Mas essas metáforas são apenas uma parte do jogo. Inserem-se em poemas que são comparações mais amplas, entre coisas escondidas.

O melhor exemplo está num poema sobre a necessidade de apagar a luz às seis da tarde, no mês de outubro, "sobretudo nos bairros sem praia".

Ao longo de 20 versos, tudo nos leva a crer que se trata de algo amedrontador, que o assunto do poema são bandidos, milícias, traficantes; mas nada se diz a esse respeito, e menos ainda a respeito do que realmente está sendo descrito, e que se revelará sem dificuldade numa segunda leitura.

É a metáfora oculta, a metáfora "verdadeira" debaixo da metáfora "aparente". Artista de primeira ordem, Duvivier não se torna chato nem hermético por causa disso.

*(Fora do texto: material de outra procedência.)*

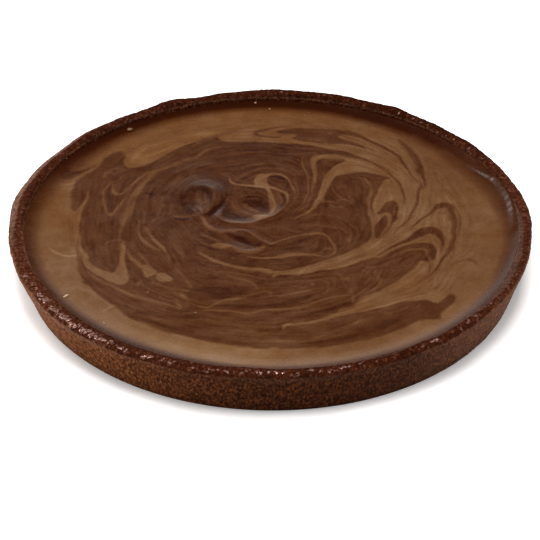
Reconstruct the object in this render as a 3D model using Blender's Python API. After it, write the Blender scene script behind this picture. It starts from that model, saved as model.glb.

O segundo procedimento é ainda mais refinado, acho, mas novamente não resulta em formalismo e "rigor" ao gosto acadêmico.

Quando veio o modernismo, o público se chocava com versos irregulares e sem rima. Esse efeito de novidade não existe mais. Duvivier segue, nesse ponto, a lição do poeta Armando Freitas Filho. Os seus versos são todos do mesmo tamanho, só que a "música" deles não acompanha o metro e o compasso das sílabas.

As pausas entre uma linha e outra parecem interromper o fluxo da frase; as repetições e as rimas, ou "quase rimas", como que pulam de surpresa no meio dos versos. Palavras aparentemente casuais, como "volta", "Urca", "mate", parecem estar botando a cabeça para fora da sintaxe, mudando de sentido e cortando a respiração do leitor.

Daí, sem dúvida, a tensão que se acumula durante o poema, e se libera no final. É o momento em que o leitor finalmente "liga os pontos" do que estava diante de seus olhos. Descobre com isso, também, uma nova e intensa estrela no horizonte da poesia brasileira.